— BEGIN PROVIDED DATA —
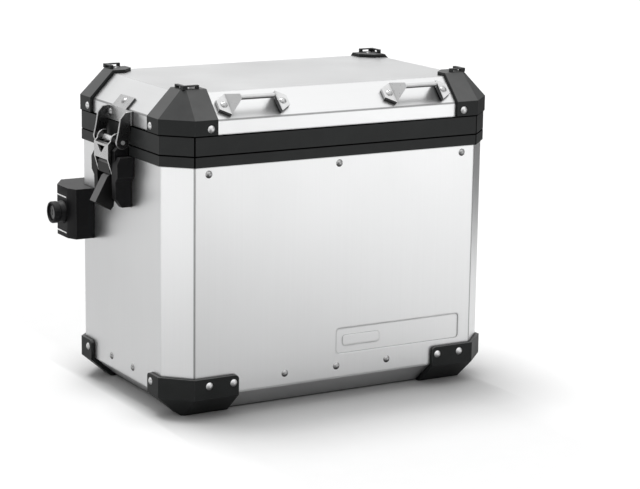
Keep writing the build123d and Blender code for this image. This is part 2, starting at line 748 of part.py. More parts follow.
def make_hook():
    """Steel hook: a web with a shelf on top, between two cheeks that hook over the bar."""
    bar = (END + BAR_OUT, BAR_Z)
    pivot = (END + HOOK_PIVOT_OUT, HOOK_PIVOT_Z)
    jaw_z = BAR_Z + HOOK_GRIP_RADIUS
    throat = bar[0] + HOOK_GRIP_RADIUS
    web = END + WEB_OUT
    with BuildPart() as hook:
        with BuildSketch(Plane.XZ):
            Polygon(
                (bar[0] + HOOK_EYE_RADIUS, BAR_Z),
                (web, WEB_TOP_Z),
                (web, WEB_LOW_Z),
                (pivot[0] + HOOK_BARREL, pivot[1]),
                (pivot[0] - HOOK_HEEL_IN, pivot[1] + HOOK_HEEL_UP),
                (throat + HOOK_THROAT_LEAN, WEB_LOW_Z),
                (throat, BAR_Z),
                align=None,
            )
            with Locations(pivot):
                Circle(HOOK_BARREL)
            with Locations(bar):
                Circle(HOOK_EYE_RADIUS)
                Circle(HOOK_GRIP_RADIUS, mode=Mode.SUBTRACT)
            with Locations((throat, BAR_Z)):
                Rectangle(
                    2 * HOOK_EYE_RADIUS,
                    HOOK_EYE_RADIUS,
                    align=(Align.MAX, Align.MAX),
                    mode=Mode.SUBTRACT,
                )
            with Locations((bar[0], jaw_z)):
                Rectangle(
                    HOOK_EYE_RADIUS,
                    HOOK_EYE_RADIUS,
                    align=(Align.MAX, Align.MAX),
                    mode=Mode.SUBTRACT,
                )
            with Locations((bar[0] - HOOK_TIP, jaw_z)):
                Rectangle(
                    HOOK_EYE_RADIUS,
                    2 * HOOK_EYE_RADIUS,
                    align=(Align.MAX, Align.CENTER),
                    mode=Mode.SUBTRACT,
                )
        extrude(amount=HOOK_HALF, both=True)
        with BuildSketch(Plane.XZ):
            with Locations((web - HOOK_THICK, HOOK_PIVOT_Z - 2 * HOOK_BARREL)):
                Rectangle(
                    2 * WEB_OUT,
                    WEB_TOP_Z - HOOK_THICK - HOOK_PIVOT_Z + 2 * HOOK_BARREL,
                    align=(Align.MAX, Align.MIN),
                )
            with Locations((web - SHELF_DEEP, HOOK_PIVOT_Z)):
                Rectangle(2 * WEB_OUT, 2 * WEB_OUT, align=(Align.MAX, Align.MIN))
            with Locations((web, WEB_TOP_Z)):
                Rectangle(2 * WEB_OUT, WEB_OUT, align=(Align.MAX, Align.MIN))
            with Locations((web, WEB_LOW_Z)):
                Rectangle(2 * WEB_OUT, WEB_OUT, align=(Align.MAX, Align.MAX))
        extrude(amount=HOOK_HALF - HOOK_THICK, both=True, mode=Mode.SUBTRACT)
        with BuildSketch(Plane.YZ.offset(web - 1.5 * HOOK_THICK)):
            Polygon(
                (-NOTCH_HALF, WEB_TOP_Z - HOOK_THICK),
                (-NOTCH_BOTTOM_HALF, NOTCH_BOTTOM_Z),
                (NOTCH_BOTTOM_HALF, NOTCH_BOTTOM_Z),
                (NOTCH_HALF, WEB_TOP_Z - HOOK_THICK),
                align=None,
            )
        extrude(amount=2 * HOOK_THICK, mode=Mode.SUBTRACT)
        with BuildSketch(Plane.XZ):
            with Locations(pivot):
                Circle(HOOK_PIN_RADIUS + PIN_CLEARANCE)
        extrude(amount=HOOK_HALF, both=True, mode=Mode.SUBTRACT)
    return hook.part


def make_hook_pin():
    """Pin that joins the hook's cheeks to the lever."""
    with BuildPart() as pin:
        with BuildSketch(Plane.XZ):
            with Locations((END + HOOK_PIVOT_OUT, HOOK_PIVOT_Z)):
                Circle(HOOK_PIN_RADIUS)
        extrude(amount=HOOK_HALF, both=True)
    return pin.part


def make_lever():
    """Moulded lever: a wide head on the pins, and a thick wedge of a grip that leans outward."""
    pivot = (END + LEVER_PIVOT_OUT, LEVER_PIVOT_Z)
    hook_pivot = (END + HOOK_PIVOT_OUT, HOOK_PIVOT_Z)
    with BuildPart() as lever:
        with BuildSketch(Plane.XZ):
            Polygon(*on_end(LEVER_GRIP_PROFILE), align=None)
        extrude(amount=LEVER_HALF, both=True)
        with BuildSketch(Plane.XZ):
            Polygon(*on_end(LEVER_HEAD_PROFILE), align=None)
            with Locations(pivot):
                Circle(LEVER_HUB_RADIUS)
            with Locations(hook_pivot):
                Circle(LEVER_BOSS_RADIUS)
        extrude(amount=LEVER_HEAD_HALF, both=True)
        with BuildSketch(Plane.XZ):
            with Locations(pivot):
                Circle(LEVER_PIN_RADIUS + PIN_CLEARANCE)
            with Locations(hook_pivot):
                Circle(HOOK_PIN_RADIUS)
        extrude(amount=LEVER_HEAD_HALF, both=True, mode=Mode.SUBTRACT)
    return lever.part


def make_lever_pin():
    """Pin across the housing that the lever turns on."""
    with BuildPart() as pin:
        with BuildSketch(Plane.XZ):
            with Locations((END + LEVER_PIVOT_OUT, LEVER_PIVOT_Z)):
                Circle(LEVER_PIN_RADIUS)
        extrude(amount=LEVER_PIN_HALF, both=True)
    return pin.part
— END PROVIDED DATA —
- WRITTEN REQUEST: Make an exact copy of every line in the data.

- FULL OUTPUT:
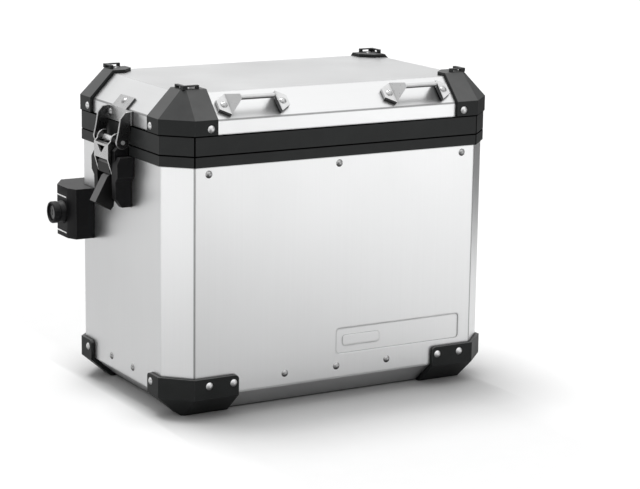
Keep writing the build123d and Blender code for this image. This is part 2, starting at line 748 of part.py. More parts follow.
def make_hook():
    """Steel hook: a web with a shelf on top, between two cheeks that hook over the bar."""
    bar = (END + BAR_OUT, BAR_Z)
    pivot = (END + HOOK_PIVOT_OUT, HOOK_PIVOT_Z)
    jaw_z = BAR_Z + HOOK_GRIP_RADIUS
    throat = bar[0] + HOOK_GRIP_RADIUS
    web = END + WEB_OUT
    with BuildPart() as hook:
        with BuildSketch(Plane.XZ):
            Polygon(
                (bar[0] + HOOK_EYE_RADIUS, BAR_Z),
                (web, WEB_TOP_Z),
                (web, WEB_LOW_Z),
                (pivot[0] + HOOK_BARREL, pivot[1]),
                (pivot[0] - HOOK_HEEL_IN, pivot[1] + HOOK_HEEL_UP),
                (throat + HOOK_THROAT_LEAN, WEB_LOW_Z),
                (throat, BAR_Z),
                align=None,
            )
            with Locations(pivot):
                Circle(HOOK_BARREL)
            with Locations(bar):
                Circle(HOOK_EYE_RADIUS)
                Circle(HOOK_GRIP_RADIUS, mode=Mode.SUBTRACT)
            with Locations((throat, BAR_Z)):
                Rectangle(
                    2 * HOOK_EYE_RADIUS,
                    HOOK_EYE_RADIUS,
                    align=(Align.MAX, Align.MAX),
                    mode=Mode.SUBTRACT,
                )
            with Locations((bar[0], jaw_z)):
                Rectangle(
                    HOOK_EYE_RADIUS,
                    HOOK_EYE_RADIUS,
                    align=(Align.MAX, Align.MAX),
                    mode=Mode.SUBTRACT,
                )
            with Locations((bar[0] - HOOK_TIP, jaw_z)):
                Rectangle(
                    HOOK_EYE_RADIUS,
                    2 * HOOK_EYE_RADIUS,
                    align=(Align.MAX, Align.CENTER),
                    mode=Mode.SUBTRACT,
                )
        extrude(amount=HOOK_HALF, both=True)
        with BuildSketch(Plane.XZ):
            with Locations((web - HOOK_THICK, HOOK_PIVOT_Z - 2 * HOOK_BARREL)):
                Rectangle(
                    2 * WEB_OUT,
                    WEB_TOP_Z - HOOK_THICK - HOOK_PIVOT_Z + 2 * HOOK_BARREL,
                    align=(Align.MAX, Align.MIN),
                )
            with Locations((web - SHELF_DEEP, HOOK_PIVOT_Z)):
                Rectangle(2 * WEB_OUT, 2 * WEB_OUT, align=(Align.MAX, Align.MIN))
            with Locations((web, WEB_TOP_Z)):
                Rectangle(2 * WEB_OUT, WEB_OUT, align=(Align.MAX, Align.MIN))
            with Locations((web, WEB_LOW_Z)):
                Rectangle(2 * WEB_OUT, WEB_OUT, align=(Align.MAX, Align.MAX))
        extrude(amount=HOOK_HALF - HOOK_THICK, both=True, mode=Mode.SUBTRACT)
        with BuildSketch(Plane.YZ.offset(web - 1.5 * HOOK_THICK)):
            Polygon(
                (-NOTCH_HALF, WEB_TOP_Z - HOOK_THICK),
                (-NOTCH_BOTTOM_HALF, NOTCH_BOTTOM_Z),
                (NOTCH_BOTTOM_HALF, NOTCH_BOTTOM_Z),
                (NOTCH_HALF, WEB_TOP_Z - HOOK_THICK),
                align=None,
            )
        extrude(amount=2 * HOOK_THICK, mode=Mode.SUBTRACT)
        with BuildSketch(Plane.XZ):
            with Locations(pivot):
                Circle(HOOK_PIN_RADIUS + PIN_CLEARANCE)
        extrude(amount=HOOK_HALF, both=True, mode=Mode.SUBTRACT)
    return hook.part


def make_hook_pin():
    """Pin that joins the hook's cheeks to the lever."""
    with BuildPart() as pin:
        with BuildSketch(Plane.XZ):
            with Locations((END + HOOK_PIVOT_OUT, HOOK_PIVOT_Z)):
                Circle(HOOK_PIN_RADIUS)
        extrude(amount=HOOK_HALF, both=True)
    return pin.part


def make_lever():
    """Moulded lever: a wide head on the pins, and a thick wedge of a grip that leans outward."""
    pivot = (END + LEVER_PIVOT_OUT, LEVER_PIVOT_Z)
    hook_pivot = (END + HOOK_PIVOT_OUT, HOOK_PIVOT_Z)
    with BuildPart() as lever:
        with BuildSketch(Plane.XZ):
            Polygon(*on_end(LEVER_GRIP_PROFILE), align=None)
        extrude(amount=LEVER_HALF, both=True)
        with BuildSketch(Plane.XZ):
            Polygon(*on_end(LEVER_HEAD_PROFILE), align=None)
            with Locations(pivot):
                Circle(LEVER_HUB_RADIUS)
            with Locations(hook_pivot):
                Circle(LEVER_BOSS_RADIUS)
        extrude(amount=LEVER_HEAD_HALF, both=True)
        with BuildSketch(Plane.XZ):
            with Locations(pivot):
                Circle(LEVER_PIN_RADIUS + PIN_CLEARANCE)
            with Locations(hook_pivot):
                Circle(HOOK_PIN_RADIUS)
        extrude(amount=LEVER_HEAD_HALF, both=True, mode=Mode.SUBTRACT)
    return lever.part


def make_lever_pin():
    """Pin across the housing that the lever turns on."""
    with BuildPart() as pin:
        with BuildSketch(Plane.XZ):
            with Locations((END + LEVER_PIVOT_OUT, LEVER_PIVOT_Z)):
                Circle(LEVER_PIN_RADIUS)
        extrude(amount=LEVER_PIN_HALF, both=True)
    return pin.part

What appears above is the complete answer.